Supplied data:
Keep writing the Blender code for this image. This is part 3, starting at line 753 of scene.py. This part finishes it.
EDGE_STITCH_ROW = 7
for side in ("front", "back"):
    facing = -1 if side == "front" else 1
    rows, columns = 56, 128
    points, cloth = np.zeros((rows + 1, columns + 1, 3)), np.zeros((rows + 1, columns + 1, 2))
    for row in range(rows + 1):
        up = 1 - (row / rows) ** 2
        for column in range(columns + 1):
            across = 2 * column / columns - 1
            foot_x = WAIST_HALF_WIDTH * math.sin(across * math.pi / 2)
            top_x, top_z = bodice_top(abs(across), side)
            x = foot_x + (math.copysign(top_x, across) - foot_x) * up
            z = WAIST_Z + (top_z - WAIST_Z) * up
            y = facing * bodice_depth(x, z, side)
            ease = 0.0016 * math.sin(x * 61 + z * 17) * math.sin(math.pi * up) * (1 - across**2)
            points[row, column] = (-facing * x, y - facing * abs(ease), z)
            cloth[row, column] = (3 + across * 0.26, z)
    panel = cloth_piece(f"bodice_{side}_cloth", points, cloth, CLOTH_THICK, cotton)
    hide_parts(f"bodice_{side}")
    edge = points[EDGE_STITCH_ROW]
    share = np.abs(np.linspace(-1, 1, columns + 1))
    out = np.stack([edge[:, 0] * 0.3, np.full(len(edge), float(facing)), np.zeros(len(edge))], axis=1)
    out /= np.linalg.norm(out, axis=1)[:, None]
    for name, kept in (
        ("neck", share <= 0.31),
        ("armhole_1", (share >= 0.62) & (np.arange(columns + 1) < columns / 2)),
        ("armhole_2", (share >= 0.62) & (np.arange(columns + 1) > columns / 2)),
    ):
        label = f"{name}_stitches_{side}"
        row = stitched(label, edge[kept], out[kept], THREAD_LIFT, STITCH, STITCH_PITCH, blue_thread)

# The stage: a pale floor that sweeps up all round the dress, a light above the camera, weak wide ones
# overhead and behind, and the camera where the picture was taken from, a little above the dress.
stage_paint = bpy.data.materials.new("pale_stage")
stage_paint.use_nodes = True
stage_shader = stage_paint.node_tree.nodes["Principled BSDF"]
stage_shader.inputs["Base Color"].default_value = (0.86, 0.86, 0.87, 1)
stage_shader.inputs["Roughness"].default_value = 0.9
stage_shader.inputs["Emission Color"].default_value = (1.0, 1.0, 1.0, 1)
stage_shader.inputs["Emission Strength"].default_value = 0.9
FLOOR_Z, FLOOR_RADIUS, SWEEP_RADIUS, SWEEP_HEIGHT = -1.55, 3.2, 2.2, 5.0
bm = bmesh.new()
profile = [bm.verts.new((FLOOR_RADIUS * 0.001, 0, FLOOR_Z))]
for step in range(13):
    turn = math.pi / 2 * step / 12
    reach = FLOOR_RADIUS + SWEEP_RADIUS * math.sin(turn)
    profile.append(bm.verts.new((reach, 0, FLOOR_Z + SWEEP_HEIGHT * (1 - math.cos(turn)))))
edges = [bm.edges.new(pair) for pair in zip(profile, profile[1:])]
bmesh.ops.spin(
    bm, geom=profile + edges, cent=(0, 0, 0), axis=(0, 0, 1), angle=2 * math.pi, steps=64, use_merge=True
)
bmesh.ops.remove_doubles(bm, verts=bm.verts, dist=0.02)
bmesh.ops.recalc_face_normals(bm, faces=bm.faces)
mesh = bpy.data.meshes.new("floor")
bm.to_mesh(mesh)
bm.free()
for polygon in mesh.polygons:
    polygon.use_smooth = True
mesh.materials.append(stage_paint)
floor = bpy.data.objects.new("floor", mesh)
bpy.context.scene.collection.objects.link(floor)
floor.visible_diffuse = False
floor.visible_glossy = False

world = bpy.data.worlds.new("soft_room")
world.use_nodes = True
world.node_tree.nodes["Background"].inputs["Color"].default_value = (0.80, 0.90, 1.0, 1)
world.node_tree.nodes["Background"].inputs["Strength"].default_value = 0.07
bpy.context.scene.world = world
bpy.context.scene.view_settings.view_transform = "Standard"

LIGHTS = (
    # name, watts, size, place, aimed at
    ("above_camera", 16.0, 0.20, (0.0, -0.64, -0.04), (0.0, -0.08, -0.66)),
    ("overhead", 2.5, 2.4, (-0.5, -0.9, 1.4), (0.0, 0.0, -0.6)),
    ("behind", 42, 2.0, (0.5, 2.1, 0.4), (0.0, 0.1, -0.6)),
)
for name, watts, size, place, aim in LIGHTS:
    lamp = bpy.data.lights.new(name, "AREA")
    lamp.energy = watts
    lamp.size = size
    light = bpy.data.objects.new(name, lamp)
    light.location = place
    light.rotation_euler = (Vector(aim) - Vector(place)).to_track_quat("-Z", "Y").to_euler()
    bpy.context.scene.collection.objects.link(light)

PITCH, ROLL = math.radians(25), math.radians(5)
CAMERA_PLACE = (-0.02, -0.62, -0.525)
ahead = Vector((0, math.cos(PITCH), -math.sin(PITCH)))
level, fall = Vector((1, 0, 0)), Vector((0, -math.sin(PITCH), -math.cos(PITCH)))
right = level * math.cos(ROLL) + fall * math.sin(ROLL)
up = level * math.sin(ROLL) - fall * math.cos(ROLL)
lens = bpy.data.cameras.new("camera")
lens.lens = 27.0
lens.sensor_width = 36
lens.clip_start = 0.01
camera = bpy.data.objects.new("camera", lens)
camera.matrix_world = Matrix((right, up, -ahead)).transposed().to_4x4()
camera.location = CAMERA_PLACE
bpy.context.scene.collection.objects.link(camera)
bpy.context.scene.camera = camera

Task instructions: Count every line of the material above that holds the string "side", then state only the total.

Response: 7